I can no longer lie to myself about only having two more weeks in Hell. Once I see the lists, I'll have a better idea. As we are scheduled to turn over the project to the Homeowners Association in a maximum of two months, that should be the deadline. And I'm gonna cling to that. Two more months. Just two more.

In the meantime, I think I'm gonna hide. I'll be curled up in a fetal position behind the file cabinet in my office. If I win the lottery, come and get me.

4 Comments:

Blogger Mike Norton said...

You manage, once more, to spin spoiled worktime hay into comedy gold. With new construction in the offing (134 condos?!) I'm wondering if those will be from-the-ground-up affairs, and there's everything from flawed foundation work through low concrete breaks to look forward to.

Two months... two months... it's something to shoot for.

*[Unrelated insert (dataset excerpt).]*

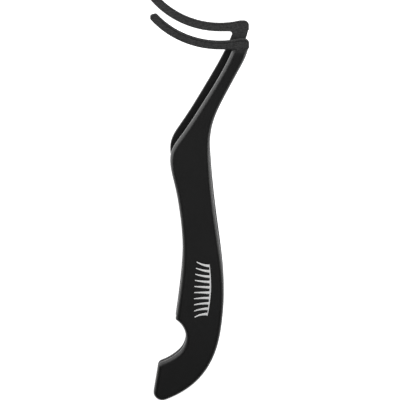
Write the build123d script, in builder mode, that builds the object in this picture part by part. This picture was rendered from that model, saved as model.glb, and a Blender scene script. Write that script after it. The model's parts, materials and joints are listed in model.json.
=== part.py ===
from build123d import *
from math import cos, radians
import os

# Tweezer-type eyelash curler: two mirrored sprung arms, joined at the tail, with eyelid-curved jaws.
# The row frame: +Z up, +Y from the tail towards the jaws, +X away from the jaws' free tips.
# The tool lies on the flat outer face of its lower arm, and the origin is under its middle.

os.makedirs("parts", exist_ok=True)

# Driving dimensions, in millimetres and degrees
half_length = 64.9        # from the origin to the tail's end
arm_thickness = 2.1
arm_rounding = 1.35       # round along the outer edges of handle and neck
edge_break = 0.2          # small chamfer round the flat inner faces
opening_angle = 7.1       # between the arms when the tool is at rest
joint_gap = 0.1           # between the two tails
hinge_along = 9.0         # from the tail's end to the line where the arms part

lobe_radius = 1.6         # the tail's corner beside the finger notch
tail_radius = 2.7         # the tail's end corner
notch_across = -10.95     # centre of the finger notch
notch_along = 21.0
notch_radius = 6.7
notch_corner_radius = 0.5

jaw_width = 2.4
jaw_rounding = 0.7        # round along the outer edges of jaw and head
jaw_radius = 26.2         # the eyelid curve, on the middle of the jaw
jaw_low_across = 6.2      # where that curve comes nearest to the tail
jaw_low_along = 119.57
jaw_front_angle = 50.6    # from there to the free tip, round the edge that faces the tail
jaw_back_angle = 50.6     # and round the other edge
jaw_tip_across = -15.0
jaw_tip_along = 129.3
jaw_tip_radius = 0.75
head_across = 15.0        # the far side of the head, where the jaw meets the neck
head_along = 121.55
head_angle = 13.9         # where the jaw's back edge runs into the head
head_back_radius = 1.6
head_front_radius = 0.8

pad_width = 1.4
pad_groove_depth = 0.6
pad_height = 0.9          # so the pad stands 0.3 out of the jaw
pad_tip_angle = 46.5
pad_root_angle = 3.0

pin_radius = 0.8
pin_reach = 1.0           # into each arm from the joint
pin_clearance = 0.25      # round the pins in the upper arm, which turns a little about the hinge line
pin_places = ((-9.0, 4.6), (-4.6, 5.6))


def plan(across, along):
    """A point of the plan: across from the middle, along from the tail's end."""
    return (across, along - half_length)


def eyelid_arc(radius, tip_angle, root_angle, mode=Mode.ADD):
    """An arc round the eyelid's centre, from tip_angle before its lowest point to root_angle beyond it."""
    centre = plan(jaw_low_across, jaw_low_along + jaw_radius)
    return CenterArc(centre, radius, -90 - tip_angle, tip_angle + root_angle, mode=mode)


def pad_band():
    """The outline of the pad and its groove, a slot along the eyelid curve."""
    curve = eyelid_arc(jaw_radius, pad_tip_angle, pad_root_angle, mode=Mode.PRIVATE)
    return SlotArc(curve, pad_width, mode=Mode.PRIVATE)


# The parting plane between the two tails, tilted by half the opening angle
hinge_y = hinge_along - half_length
hinge_z = arm_thickness + joint_gap / 2 / cos(radians(opening_angle / 2))
parting_plane = Plane((0, hinge_y, hinge_z)).rotated((opening_angle / 2, 0, 0))

# Handle and neck of an arm, seen from above; the neck ends inside the head
tail_corner = plan(-14.83, -1.42)
lobe_corner = plan(-12.66, 12.35)
notch_corner = plan(-7.4, 27.4)
neck_outer_end = plan(14.85, 119.2)
neck_inner_end = plan(10.85, 120.3)

with BuildSketch() as arm_plan:
    with BuildLine():
        Spline(
            tail_corner,
            plan(-8.0, 1.1),
            plan(-1.2, 6.05),
            plan(4.5, 15.3),
            plan(6.93, 27.2),
            plan(7.45, 36.0),
            plan(5.5, 57.3),
            plan(3.25, 80.5),
            plan(3.8, 92.6),
            plan(8.3, 104.0),
            plan(11.9, 111.3),
            plan(13.7, 115.1),
            neck_outer_end,
        )
        Line(neck_outer_end, neck_inner_end)
        Spline(
            neck_inner_end,
            plan(2.2, 102.2),
            plan(-5.7, 89.1),
            plan(-8.75, 83.3),
            plan(-8.75, 78.3),
            plan(-7.4, 71.8),
            plan(-6.2, 64.5),
            plan(-5.2, 51.0),
            plan(-6.15, 37.0),
            notch_corner,
        )
        notch = ThreePointArc(
            notch_corner, plan(notch_across + notch_radius, notch_along), plan(-6.6, 15.9)
        )
        TangentArc(notch @ 1, lobe_corner, tangent=notch % 1)
        Line(lobe_corner, tail_corner)
    make_face()
    for corner, radius in ((tail_corner, tail_radius), (lobe_corner, lobe_radius)):
        fillet(arm_plan.vertices().sort_by_distance(corner)[0], radius)

# Jaw and head, seen from above
with BuildSketch() as jaw_plan:
    with BuildLine():
        front_edge = eyelid_arc(jaw_radius + jaw_width / 2, jaw_front_angle, 0)
        back_edge = eyelid_arc(jaw_radius - jaw_width / 2, jaw_back_angle, head_angle)
        jaw_tip = plan(jaw_tip_across, jaw_tip_along)
        Polyline(front_edge @ 0, jaw_tip, back_edge @ 0)
        head_back_corner = plan(head_across, head_along)
        head_front_corner = plan(head_across, jaw_low_along - jaw_width / 2)
        Polyline(back_edge @ 1, head_back_corner, head_front_corner, front_edge @ 1)
    make_face()
    for corner, radius in (
        (front_edge @ 0, jaw_tip_radius),
        (jaw_tip, jaw_tip_radius),
        (back_edge @ 0, jaw_tip_radius),
        (head_back_corner, head_back_radius),
        (head_front_corner, head_front_radius),
    ):
        fillet(jaw_plan.vertices().sort_by_distance(corner)[0], radius)

# The web that fills the corner between jaw and neck, reaching a little way into both
with BuildSketch() as web_plan:
    with BuildLine():
        web_curve = ThreePointArc(plan(9.0, 118.5), plan(9.74, 118.06), plan(10.0, 117.1))
        Polyline(web_curve @ 1, plan(10.6, 117.1), plan(10.8, 118.9), web_curve @ 0)
    make_face()

with BuildPart() as jaw:
    extrude(jaw_plan.sketch, amount=arm_thickness)
    fillet(jaw.faces().sort_by(Axis.Z)[0].edges(), jaw_rounding)
    chamfer(jaw.faces().sort_by(Axis.Z)[-1].edges(), edge_break)

# One arm as it lies: the outer face down, the inner face up, the tail cut to the parting plane
with BuildPart() as arm_blank:
    extrude(arm_plan.sketch, amount=arm_thickness)
    fillet(arm_blank.faces().sort_by(Axis.Z)[0].edges(), arm_rounding)
    chamfer(arm_blank.faces().sort_by(Axis.Z)[-1].edges(), edge_break)
    add(jaw.part)
    with BuildSketch(Plane.XY.offset(jaw_rounding)):
        add(web_plan.sketch)
    extrude(amount=arm_thickness - jaw_rounding)
    notch_edges = arm_blank.edges().filter_by(Axis.Z).sort_by_distance(notch_corner)
    fillet(notch_edges[0], notch_corner_radius)
    split(bisect_by=parting_plane.offset(-joint_gap / 2), keep=Keep.BOTTOM)

pin_points = [parting_plane.to_local_coords(Vector(*plan(*place), hinge_z)) for place in pin_places]

with BuildPart() as lower_arm:
    add(arm_blank.part)
    with BuildSketch(parting_plane):
        with Locations(*[(point.X, point.Y) for point in pin_points]):
            Circle(pin_radius)
    extrude(amount=-pin_reach, mode=Mode.SUBTRACT)

# The groove and the pad as they would lie in the lower arm; the upper arm holds their mirror image
with BuildPart() as groove_blank:
    with BuildSketch(Plane.XY.offset(arm_thickness)):
        add(pad_band())
    extrude(amount=-pad_groove_depth)

with BuildPart() as pad_blank:
    with BuildSketch(Plane.XY.offset(arm_thickness - pad_groove_depth)):
        add(pad_band())
    extrude(amount=pad_height)
    fillet(pad_blank.faces().sort_by(Axis.Z)[-1].edges(), edge_break)

with BuildPart() as upper_arm:
    mirror(arm_blank.part, about=parting_plane)
    mirror(groove_blank.part, about=parting_plane, mode=Mode.SUBTRACT)
    with BuildSketch(parting_plane):
        with Locations(*[(point.X, point.Y) for point in pin_points]):
            Circle(pin_radius + pin_clearance)
    extrude(amount=pin_reach + pin_clearance, mode=Mode.SUBTRACT)

with BuildPart() as jaw_pad:
    mirror(pad_blank.part, about=parting_plane)

with BuildPart() as tail_pins:
    with BuildSketch(parting_plane):
        with Locations(*[(point.X, point.Y) for point in pin_points]):
            Circle(pin_radius)
    extrude(amount=pin_reach, both=True)
    chamfer(tail_pins.edges().filter_by(GeomType.CIRCLE), edge_break)

for name, piece in {
    "lower_arm": lower_arm,
    "upper_arm": upper_arm,
    "jaw_pad": jaw_pad,
    "tail_pins": tail_pins,
}.items():
    piece.part.label = name
    export_step(piece.part, f"parts/{name}.step")
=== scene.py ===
# The looks of the tweezer-type eyelash curler: the row frame lies on its lower arm, +Y towards the jaws.
# Lengths are in metres, and angles in radians where they aren't named degrees.
import json
from math import acos, asin, cos, pi, radians, sin, sqrt

import bmesh
import bpy
from mathutils import Matrix, Vector


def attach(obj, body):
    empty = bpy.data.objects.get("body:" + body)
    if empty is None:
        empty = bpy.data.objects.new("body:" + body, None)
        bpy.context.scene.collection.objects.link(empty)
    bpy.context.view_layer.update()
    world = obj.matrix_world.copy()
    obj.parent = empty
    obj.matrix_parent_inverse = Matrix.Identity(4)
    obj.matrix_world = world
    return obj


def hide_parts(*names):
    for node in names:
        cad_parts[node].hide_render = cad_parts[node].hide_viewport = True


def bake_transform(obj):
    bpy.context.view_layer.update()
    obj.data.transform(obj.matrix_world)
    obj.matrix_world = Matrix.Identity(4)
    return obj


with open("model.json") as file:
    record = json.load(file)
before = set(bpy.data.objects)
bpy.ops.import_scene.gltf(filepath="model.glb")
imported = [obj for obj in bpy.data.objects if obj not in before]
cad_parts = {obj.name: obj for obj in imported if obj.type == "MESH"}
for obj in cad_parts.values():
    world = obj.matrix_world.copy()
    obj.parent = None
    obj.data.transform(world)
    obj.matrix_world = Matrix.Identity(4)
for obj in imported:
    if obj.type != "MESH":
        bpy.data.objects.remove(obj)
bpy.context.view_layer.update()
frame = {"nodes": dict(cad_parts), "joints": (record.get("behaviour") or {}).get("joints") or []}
nodes = frame["nodes"]

MM = 0.001
GROUND_GAP = 0.02 * MM         # between the floor and the face that rests on it

VIEW_TILT = radians(18)        # of the camera from straight above, towards the jaws
VIEW_HEIGHT = 122.4 * MM       # what the camera takes in at the object
VIEW_CENTRE = (0.11 * MM, -1.0 * MM)
LENS = 850                     # millimetres, so that the view is nearly parallel
SENSOR = 36

# Softboxes: place, width, height and watts
LEFT_SOFTBOX = ((-0.085, 0.024, 0.032), 0.124, 0.06, 0.062)
RIGHT_SOFTBOX = ((0.13, -0.03, 0.045), 0.06, 0.07, 0.054)
TAIL_SOFTBOX = ((0, -0.19, 0.30), 0.14, 0.10, 0.036)
JAW_SOFTBOX = ((0.05, 0.17, 0.30), 0.10, 0.08, 0.70)
SKY_STRENGTH = 0.06
FLOOR_GLOW = 0.95
FLOOR_REACH = 1.5              # from its middle to its edges

HINGE = Vector(frame["joints"][0]["pos_m"])
BEND_TAIL_SIDE = 7.0 * MM      # the arm bends from here, on the hinge line's tail side,
BEND_JAW_SIDE = 9.0 * MM       # to here, on its jaw side
BEND_STEP = 1.0 * MM           # between the cuts across the arm near the tail
MERGE_REACH = 0.001 * MM       # points nearer to each other than this are one
ARM_CREASE = radians(28)       # sharper edges than this stay sharp
PIECE_CREASE = radians(50)

JAW_MATTE_AND_PAINTED_LIGHT_START = 50.5 * MM   # along +Y: from here the arms' faces turn from smooth to sandblasted matte, and their faces take a paler painted colour that stands in for the light the jaws catch, and are so from here on
JAW_MATTE_AND_PAINTED_LIGHT_END = 53.5 * MM     # and are so from here on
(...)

So, does the head of LMC have inciminating photos of someone? Were it here in the Philly area I'd ask if one of Mayor Street's relatives was on the board of the company.

3/06/2006 1:55 PM  
Blogger Doc Nebula said...

Hilarious post, baby... although it makes me yearn to just head on down to Hell myself, gas can in one hand, lighter in the other, to see if I can declare a personal Day of Jubilee for you. Ah, well. Two more months... Let's hope!

3/07/2006 5:26 AM  
Anonymous Anonymous said...

Well, Mike beat me to the punchline. What you need is a good ninja. One to break into LMC and steal those photos.

LMC Construction, eh?

Grumble... cooks like she invented cooking... grumble... Scrabble game... AND she likes the Stooges... effin lucky Highlander...

3/09/2006 3:15 AM  
Blogger SuperWife said...

All the fellas!!

Thanks for the compliment, Mike. As for incriminating photos, it's crossed my mind, too. Especially after my main boss told me about dressing up as Dorothy from the Wizard of Oz. Toto? Flying Monkeys? I don't even want to think about it!!

H - I'll drive you if you need a ride...;)

Nate -

I'm pretty sure I don't want to get the pictures. Maybe I can talk Highlander into torching their place, too.